I bumped into the metal pipe again, and heard it
groan. I wiggled it. It gave some. Then I ran along its length for
perhaps sixty feet before I found what I wanted: a completely
crumpled section of the old steam pipe. Three sections of pipe lay
scattered on the gravel roof. I grabbed the nearest one and heaved it
up. It was black iron, three feet long, and very heavy. One end of
the six-inch pipe had a flange, with holes around it for bolts. I dug
the fingers of my right hand into this handle and tugged it back to
the ladder. The light was again playing along its upper terminus.
Then it went off. I hefted the pipe in both hands. I could scarcely
lift it. I rested the smooth end of it on the shiny hard tile. As it
rolled a bit it made a heavy grating sound, like sand in a mortar and
pestle. I reached over and grabbed the ladder sides. There was a
heavy vibration, and speeded up too. I chanced it; I looked over. I
could see Schilling scurrying up the ladder to kill me. He wasn't
looking up. I moved my head way over to the edge of the steel
cage—the left side—so I could peer at him with my right eye. He
glanced up once. I saw the white face outlined by the dark beard. The
wispy-thread line of the puka shell necklace against the tanned neck.
I hated him.
He didn't see me apparently, even in the soft light
of full dawn. His head lowered again as he resumed climbing. I saw
now the dark line along his back, wide, cylindrical, like a black
man's arm with the hand cut off. The Ingram. I hooked my fingers
around the flange of the pipe and slid, it over off the tile. The
weight of it pulled down hard on my arms and drew my chest down tight
on the tile so it ached. My left wrist burned. I walked forward two
steps on my knees—felt my kneecaps digging into the loose stones
that covered the asphalt roof. Schilling was about three stories
below me. All the lines of the metal ladder cage seemed to converge
upon him, the small winking figure in the center of the vertical
tunnel.
I peered through the section of iron pipe. It had a
wide bore, like a stovepipe. Through it I could see very clearly. I
moved the pipe to and fro, from side to side, by shifting my weary
body and shoulders. Soon I looked straight down the bore—as if down
a telescopic sight—and could see nothing but the climbing figure
far below.
I couldn't do it. Much as I hated him, I could not
get myself to drop the pipe on him.
Considering the great weight of the pipe, the sharp,
spadelike edge of the male end of it, and most especially the long
distance it would travel, at thirty-two feet per second squared, it
was deadly as a bazooka shell.
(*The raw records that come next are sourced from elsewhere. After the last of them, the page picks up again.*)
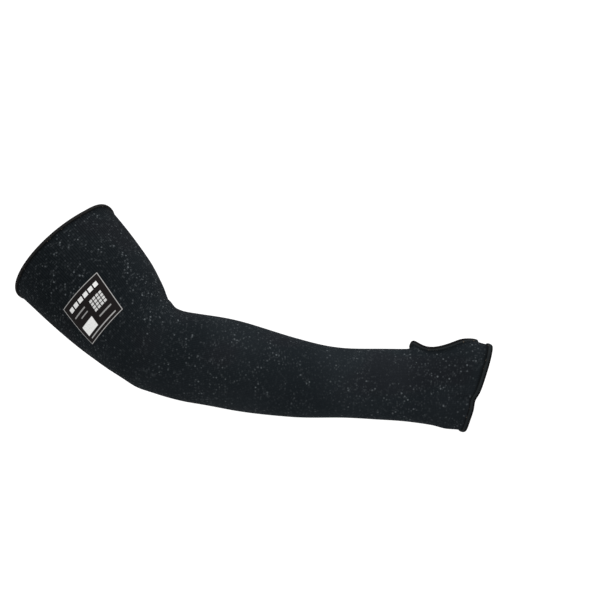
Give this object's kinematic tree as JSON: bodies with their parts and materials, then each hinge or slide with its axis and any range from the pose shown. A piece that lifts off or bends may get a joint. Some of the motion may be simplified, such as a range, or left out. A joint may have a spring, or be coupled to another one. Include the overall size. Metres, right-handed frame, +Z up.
{
  "type": "cut resistant sleeve",
  "caption": "Seamless knitted work sleeve for the arm and palm, in its worn form with a bent elbow, overlocked edges, a thumb hole and a square upper-arm label.",
  "frame": {"origin": "middle of the opening at the upper arm, on the arm's centre line", "axes": "+X along the forearm towards the hand, +Z up on the thumb side, +Y towards the palm side, behind the outer face"},
  "size_m": [0.4657, 0.1319, 0.222],
  "materials": {
    "knit": "bluish black fine rib knit with small pale grey flecks",
    "hem": "black overlocked thread",
    "label": "smooth near-black label with a pale grey border"
  },
  "bodies": {
    "root": {"sleeve_tube": "knit", "arm_hem": "hem", "hand_hem": "hem", "thumb_hem": "hem", "label_patch": "label"}
  },
  "joints": []
}
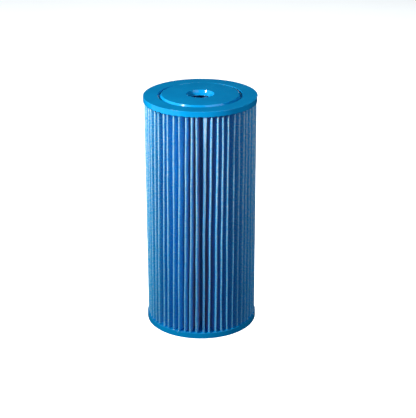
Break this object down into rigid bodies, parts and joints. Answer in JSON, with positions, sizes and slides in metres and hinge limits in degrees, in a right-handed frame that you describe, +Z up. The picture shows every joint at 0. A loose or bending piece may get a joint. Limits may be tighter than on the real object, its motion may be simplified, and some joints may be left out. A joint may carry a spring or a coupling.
{
  "type": "pleated filter cartridge",
  "caption": "Round pleated water filter cartridge with cast end caps, a central through bore, a perforated core tube and a glued side seam.",
  "frame": {"origin": "centre of the bottom cap's raised disc, on the plane that the cartridge stands on", "axes": "+Z up along the cartridge's axis, towards the top cap; the side seam of the pleat pack faces -Y"},
  "size_m": [0.1142, 0.1142, 0.2454],
  "materials": {
    "cap_resin": "semi-gloss cast resin, bright blue",
    "filter_cloth": "matte spun-bond polyester, blue, paler at the folds",
    "seam_adhesive": "set hot-melt adhesive, pale blue",
    "core_plastic": "moulded polypropylene, blue"
  },
  "bodies": {
    "root": {"top_end_cap": "cap_resin", "bottom_end_cap": "cap_resin", "pleated_media": "filter_cloth", "seam_bead": "seam_adhesive", "core_tube": "core_plastic"}
  },
  "joints": []
}
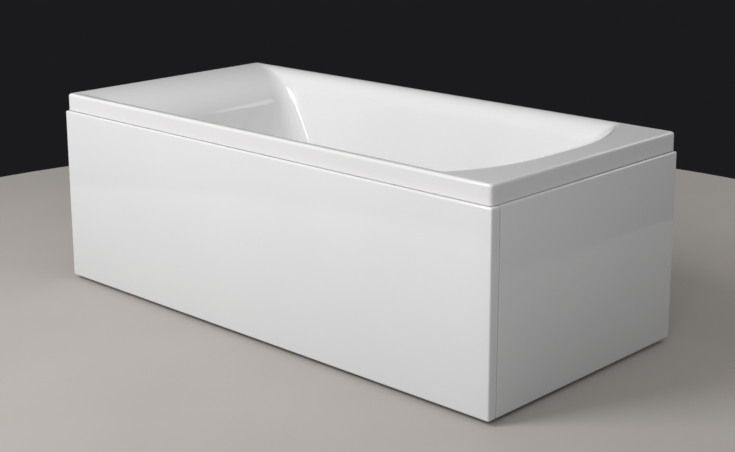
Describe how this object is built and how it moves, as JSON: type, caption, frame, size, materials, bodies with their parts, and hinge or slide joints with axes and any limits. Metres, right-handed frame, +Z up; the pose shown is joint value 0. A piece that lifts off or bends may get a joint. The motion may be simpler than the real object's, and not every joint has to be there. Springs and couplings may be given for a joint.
{
  "type": "bathtub",
  "caption": "Built-in rectangular white acrylic bathtub with flat end decks, a sloped backrest, removable front and end panels, pop-up waste, overflow and levelling feet.",
  "frame": {"origin": "on the floor, under the centre of the whole object's plan", "axes": "+Z up, +X along the bath towards the foot end with the waste and the end panel, +Y towards the wall behind the bath"},
  "size_m": [1.712, 0.808, 0.605],
  "materials": {
    "white_acrylic": "high gloss",
    "panel_acrylic": "high gloss",
    "chipboard": "raw chipboard under resin",
    "softwood": "sawn",
    "galvanised_steel": "galvanised",
    "zinc_steel": "zinc plated",
    "black_plastic": "moulded",
    "chrome": "polished",
    "rubber": "matt",
    "grey_plastic": "moulded polypropylene"
  },
  "bodies": {
    "bath": {"base_board": "chipboard", "bath_shell": "white_acrylic", "cradle_rail_foot": "galvanised_steel", "cradle_rail_head": "galvanised_steel", "end_catch": "galvanised_steel", "end_clip_1": "zinc_steel", "end_clip_2": "zinc_steel", "end_magnet": "zinc_steel", "foot_nut_1": "zinc_steel", "foot_nut_2": "zinc_steel", "foot_nut_3": "zinc_steel", "foot_nut_4": "zinc_steel", "front_catch_1": "galvanised_steel", "front_catch_2": "galvanised_steel", "front_clip_1": "zinc_steel", "front_clip_2": "zinc_steel", "front_magnet_1": "zinc_steel", "front_magnet_2": "zinc_steel", "lift_cable": "rubber", "overflow_body": "grey_plastic", "overflow_clamp": "chrome", "overflow_gasket": "rubber", "overflow_pipe": "grey_plastic", "pipe_nut_bottom": "grey_plastic", "pipe_nut_top": "grey_plastic", "rim_batten_back": "softwood", "rim_batten_foot": "softwood", "rim_batten_front": "softwood", "trap_body": "grey_plastic", "trap_nut": "grey_plastic", "wall_bracket_back_1": "galvanised_steel", "wall_bracket_back_2": "galvanised_steel", "wall_bracket_head": "galvanised_steel", "waste_body": "grey_plastic", "waste_flange": "chrome", "waste_gasket": "rubber", "waste_seal": "rubber"},
    "foot_1": {"foot_stem_1": "zinc_steel", "foot_pad_1": "black_plastic"},
    "foot_2": {"foot_stem_2": "zinc_steel", "foot_pad_2": "black_plastic"},
    "foot_3": {"foot_stem_3": "zinc_steel", "foot_pad_3": "black_plastic"},
    "foot_4": {"foot_stem_4": "zinc_steel", "foot_pad_4": "black_plastic"},
    "knob": {"overflow_knob": "chrome"},
    "plug": {"plug_cap": "chrome", "plug_seal": "rubber", "plug_pin": "chrome"},
    "lever": {"lift_lever": "grey_plastic"},
    "front_panel": {"front_panel": "panel_acrylic", "front_stiffener_1": "softwood", "front_stiffener_2": "softwood", "front_keeper_1": "zinc_steel", "front_keeper_2": "zinc_steel"},
    "end_panel": {"end_panel": "panel_acrylic", "end_stiffener": "softwood", "end_keeper": "zinc_steel"}
  },
  "joints": [
    {"name": "foot_level_1", "type": "slide", "parent": "bath", "child": "foot_1", "axis": [0, 0, -1], "range_m": [-0.01, 0.025]},
    {"name": "foot_level_2", "type": "slide", "parent": "bath", "child": "foot_2", "axis": [0, 0, -1], "range_m": [-0.01, 0.025]},
    {"name": "foot_level_3", "type": "slide", "parent": "bath", "child": "foot_3", "axis": [0, 0, -1], "range_m": [-0.01, 0.025]},
    {"name": "foot_level_4", "type": "slide", "parent": "bath", "child": "foot_4", "axis": [0, 0, -1], "range_m": [-0.01, 0.025]},
    {"name": "overflow_knob_turn", "type": "hinge", "parent": "bath", "child": "knob", "pos_m": [0.6032, 0.004, 0.46236], "axis": [-0.9884, 0, 0.1517], "range_deg": [0, 90]},
    {"name": "plug_lift", "type": "slide", "parent": "bath", "child": "plug", "axis": [0, 0, 1], "range_m": [0, 0.009]},
    {"name": "lift_lever_swing", "type": "hinge", "parent": "bath", "child": "lever", "pos_m": [0.388, 0.004, 0.1207], "axis": [0, -1, 0], "range_deg": [0, 22.6]},
    {"name": "front_panel_swing", "type": "hinge", "parent": "bath", "child": "front_panel", "pos_m": [-0.002, -0.382, 0.5465], "axis": [-1, 0, 0], "range_deg": [0, 6]},
    {"name": "end_panel_swing", "type": "hinge", "parent": "bath", "child": "end_panel", "pos_m": [0.834, 0.004, 0.5465], "axis": [0, -1, 0], "range_deg": [0, 6]}
  ],
  "couplings": [
    {"joint": "plug_lift", "follows": "overflow_knob_turn", "m_per_rad": 0.005729},
    {"joint": "lift_lever_swing", "follows": "overflow_knob_turn", "ratio": 0.25}
  ]
}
It would slice him in half, pulverize
him.
But I couldn't.
It's pretty hard to go to school for over twelve
years learning to make bodies whole again after illness and trauma,
and then decide to dissect one instantly by way of gravity. But the
dark side of me—of Homo sapiens—was working too. I wanted him
dead, and I knew it. Admitted it. Mostly because it was fairly
obvious by now that he wanted me dead. And he would do it. He'd more
than proven that. I had to wait. I needed a sign. . .a signal. . .
Then he looked up. I peeped at him through the
lowered pipe. He was too far away, the light too faint, to read his
expression. But I thought I saw in the growing light, his eyes widen.
He stopped climbing, and his slow, startled stare gazed up in wonder,
and the beginnings of fear. Was it the I fear that Allan Hart had
felt? That Walter Kincaid and Danny Murdock felt?
He was halfway up the ladder. The network of steel
rods surrounding him was a little over two feet wide; There just i
wasn't any place the poor bastard could go. I saw a broad swirl of
light-flicker, a Fourth of July whirligig of dancing light beam and
flash, and then a distant dry clatter. He'd turned on the flashlight
and dropped it. My fingers and wrists ached now with the holding of
the big steam pipe. I saw a great flurry of motion below—saw
Schilling's big form sway back and forth, one arm moving quickly,
then the other. Then I got my sign. l received the signal, loud and
clear. I heard the cocking of the Ingram's bolt, and knew he was
about to send a fatal burst of slugs up to take my head apart.